On 2018-05-09 09:30:58 +1200, Thomas Munro wrote:
> On Wed, May 9, 2018 at 7:51 AM, Andres Freund <andres@anarazel.de> wrote:
> > On 2018-05-08 01:36:31 -0700, Andres Freund wrote:
> >> On 2018-05-08 02:07:08 -0400, Tom Lane wrote:
> >> > To stderr, maybe. Across an SSL-encrypted client connection?

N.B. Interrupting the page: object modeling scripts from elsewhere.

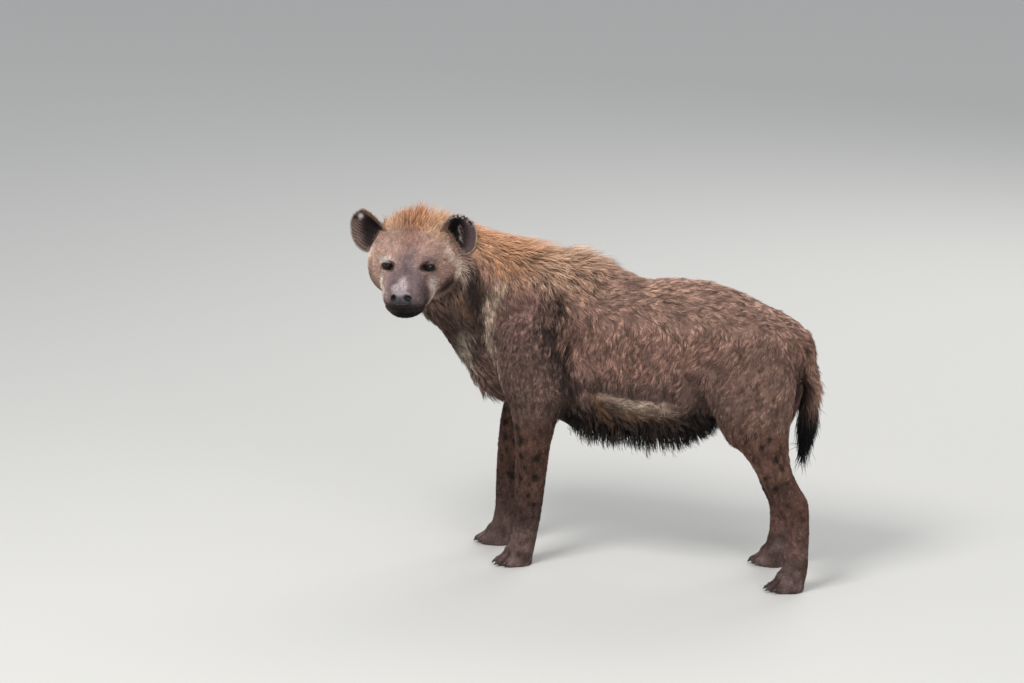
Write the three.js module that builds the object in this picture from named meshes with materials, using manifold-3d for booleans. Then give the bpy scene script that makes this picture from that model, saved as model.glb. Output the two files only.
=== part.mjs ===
// Spotted hyena, life size, standing on four paws and looking back over its left shoulder.
// Millimetres, +Z up. The body faces -X, its left side faces -Y, and the paws stand on the floor.
import * as THREE from "three";
import { mergeVertices } from "three/addons/utils/BufferGeometryUtils.js";
import Module from "manifold-3d";

const wasm = await Module();
wasm.setup();

// Driving dimensions.
const SHOULDER = 812; // height of the back over the shoulders, without the mane
const LOIN = 766; // height of the back over the belly
const BELLY = 345; // lowest point of the belly, without its fringe
const CHEST_HALF = 122; // half the width of the rib cage
const BELLY_HALF = 142; // half the width of the full belly
const HIP_HALF = 102; // half the width over the hips
const FORE_X = -262; // left fore paw, along the body
const HIND_X = 448; // left hind paw, along the body
const FORE_STEP = -100; // the right fore leg stands this much further forward
const HIND_STEP = -90; // and the right hind leg this much
const FORE_Y = 93; // half the track of the fore legs
const FORE_Y_RIGHT = 62; // the right fore leg stands closer to the middle
const HIND_Y = 98; // half the track of the hind legs
const WRIST_Z = 88; // where the fore paw parts from the leg
const ANKLE_Z = 74; // where the hind paw parts from the leg
const GAP = 0.35; // clearance between two nodes that touch
const SUNK = 9; // how deep a lock's root sits in the flesh

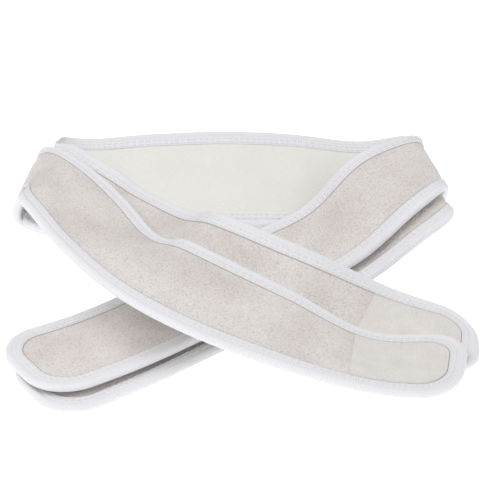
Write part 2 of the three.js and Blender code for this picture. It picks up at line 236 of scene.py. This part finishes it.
def place(band, along, sideways, height):
    """Points of the cloth, in metres: middle, plus across times sideways, plus normal times height."""
    shape = np.broadcast(along, sideways, height).shape
    along, sideways, height = (np.broadcast_to(a, shape).ravel() for a in (along, sideways, height))
    known, back = np.unique(np.round(along, 4), return_inverse=True)
    middle, across, normal = (a[back] for a in frame_at(band, known))
    points = middle + across * sideways[:, None] + normal * height[:, None] + TO_PART
    return (points * MM).reshape(shape + (3,))


def half_width(from_tip, inset):
    """Half the width of an outline set in from the edge: full past the corner, a circle's arc in it."""
    reach, back = END_RADIUS - inset, np.maximum(END_RADIUS - from_tip, 0)
    return FLAT_TIP + np.sqrt(np.maximum(reach**2 - back**2, 0))


def from_edge(along, sideways):
    """Distance in from the band's outline: to the long edge, the tip's straight end or a corner's arc."""
    tip, side = np.minimum(along, LENGTH - along) + 0 * sideways, np.abs(sideways) + 0 * along
    arc = END_RADIUS - np.hypot(np.maximum(END_RADIUS - tip, 0), np.maximum(side - FLAT_TIP, 0))
    in_corner = (tip < END_RADIUS) & (side > FLAT_TIP)
    return np.where(in_corner, arc, np.minimum(tip, WIDTH / 2 - side))


def mesh_piece(name, corners, faces, uv, on_rim=None):
    """A smooth mesh object from corners, faces as lists of corners, and a texture coordinate in metres for
    each face corner. An edge is sharp where both its corners are on a rim."""
    mesh = bpy.data.meshes.new(name)
    mesh.from_pydata(corners.tolist(), [], faces)
    layer = mesh.uv_layers.new(name="cloth")
    layer.data.foreach_set("uv", np.asarray(uv, dtype=np.float32).ravel())
    mesh.polygons.foreach_set("use_smooth", np.ones(len(mesh.polygons), dtype=bool))
    if on_rim is not None:
        ends = np.empty(len(mesh.edges) * 2, dtype=np.int32)
        mesh.edges.foreach_get("vertices", ends)
        mesh.edges.foreach_set("use_edge_sharp", on_rim[ends].reshape(-1, 2).all(axis=1))
    mesh.update()
    piece = bpy.data.objects.new(name, mesh)
    bpy.context.scene.collection.objects.link(piece)
    return piece


def tube_quads(rings, around):
    """Quads between closed rings of corners numbered ring by ring, and the ring and place of each."""
    i, j = np.meshgrid(np.arange(rings - 1), np.arange(around), indexing="ij")
    k = (j + 1) % around
    quads = np.stack([i * around + j, i * around + k, (i + 1) * around + k, (i + 1) * around + j], -1)
    return quads.reshape(-1, 4), i, j


def skin(name, rings, uv):
    """Closed skin over rings of points, joined ring to ring and capped at both ends.

    The volume is a sixth of the sum of the triple products of each triangle's corners. Where that sum is
    negative the skin is inside out, and every face is turned.
    """
    count, around = rings.shape[:2]
    quads, i, j = tube_quads(count, around)
    quad_uv = np.stack([uv[i, j], uv[i, j + 1], uv[i + 1, j + 1], uv[i + 1, j]], 2).reshape(-1, 4, 2)
    corners = rings.reshape(-1, 3)
    caps = [np.arange(around)[::-1], (count - 1) * around + np.arange(around)]
    cap_uv = [uv[0, :around][::-1], uv[-1, :around]]
    a, b, c, d = (corners[quads[:, n]] for n in range(4))
    volume = np.einsum("ij,ij->i", a, np.cross(b, c)).sum() + np.einsum("ij,ij->i", a, np.cross(c, d)).sum()
    for cap in caps:
        volume += np.cross(corners[cap[1:-1]], corners[cap[2:]]).dot(corners[cap[0]]).sum()
    if volume < 0:
        quads, quad_uv = quads[:, ::-1], quad_uv[:, ::-1]
        caps = [cap[::-1] for cap in caps]
        cap_uv = [part[::-1] for part in cap_uv]
    faces = quads.tolist() + [cap.tolist() for cap in caps]
    on_rim = np.zeros(len(corners), dtype=bool)
    on_rim[:around] = True
    on_rim[-around:] = True
    return mesh_piece(name, corners, faces, np.concatenate([quad_uv.reshape(-1, 2), *cap_uv]), on_rim)


# ---- Parts of a band ----

def stretches(band):
    """The three stretches of a band: name, body, start, stop, and the hinge line that bends it, if any."""
    left, right = HINGES[band]
    return [
        ("left_end", f"{band}_band_left_end", 0.0, left + END_OVERLAP, left),
        ("loop", "bands", left + END_OVERLAP, right - END_OVERLAP, None),
        ("right_end", f"{band}_band_right_end", right - END_OVERLAP, LENGTH, right),
    ]


def layer_steps(start, stop, inset, step):
    """Distances along a stretch: even ones, and in a round end those of even turns round its corner."""
    start, stop = max(start, inset), min(stop, LENGTH - inset)
    even = np.linspace(start, stop, int((stop - start) / step) + 2)
    corner = inset + (END_RADIUS - inset) * (1 - np.cos(np.linspace(0, math.pi / 2, 14)))
    clear = END_RADIUS + 0.4
    if start <= inset:
        return np.concatenate([corner, even[even > clear]])
    if stop >= LENGTH - inset:
        return np.concatenate([even[even < LENGTH - clear], (LENGTH - corner)[::-1]])
    return even


def layer(band, name, start, stop, inset, heights, crown, step=1.5):
    """A thin slab of cloth whose outline follows the round ends.

    Its two sides rise by the crown times a smooth step of the distance from the band's edge. It keeps that
    distance as an attribute, for its material.
    """
    along = layer_steps(start, stop, inset, step)[:, None]
    half = half_width(np.minimum(along, LENGTH - along), inset)
    across = np.linspace(-1, 1, 19)
    sideways = np.concatenate([across, across[::-1]])[None, :] * half
    depth = from_edge(along, sideways)
    rise = np.clip((depth - CROWN_RUN[0]) / CROWN_RUN[1], 0, 1)
    rise = crown * rise * rise * (3 - 2 * rise)
    under, top = heights
    points = place(band, along, sideways, np.repeat([top, under], len(across))[None, :] + rise)
    closed = np.concatenate([sideways, sideways[:, :1]], 1)
    piece = skin(name, points, np.stack(np.broadcast_arrays(along, closed), -1) * MM)
    depths = piece.data.attributes.new("from_edge", "FLOAT", "POINT")
    depths.data.foreach_set("value", depth.astype(np.float32).ravel())
    return piece


def with_run(line):
    """A line in the flat with its distance run as a last column."""
    steps = np.linalg.norm(np.diff(line[:, :2], axis=0), axis=1)
    return np.concatenate([line, np.concatenate([[0], np.cumsum(steps)])[:, None]], 1)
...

You're
> >> > dreaming.
> >>
> >> libpq invents an equivalent message when the server closes the
> >> connection anyway, IIRC. So that'd not necessarily be too bad.
> >
> > Oh, also: It looks like it'd actually be relatively easy to give openssl
> > its own memory allocator + pool:
> > Create a global 'openssl' memory context with preallocation, use
> > CRYPTO_set_mem_functions() to make openssl allocations go through small
> > wrapper functions around palloc/repalloc/pfree.
> >
> > It's still not entirely kosher to call into openssl from a signal
> > handler because we could be inside openssl - but the window for that is
> > a lot smaller than being inside *any* memory allocation.
>
> Can't we use a more traditional signal handling style to defer
> execution here? 1. Set an in_OpenSSL flag whenever you're about to
> enter OpenSSL. 2. In the SIGQUIT handler, if you find that flag is
> set, then just set got_SIGQUIT and return. 3. After you leave the
> OpenSSL code, if you see got_SIGQUIT, then run the handler explicitly.
Well, the question is if that'd ever have us defer killing the process
for longer. quickdie is intended to actually die quickly. If there's
rekeying, a large COPY incoming, or something like that it could take a
bit. Aren't there also still places where we do blocking network IO?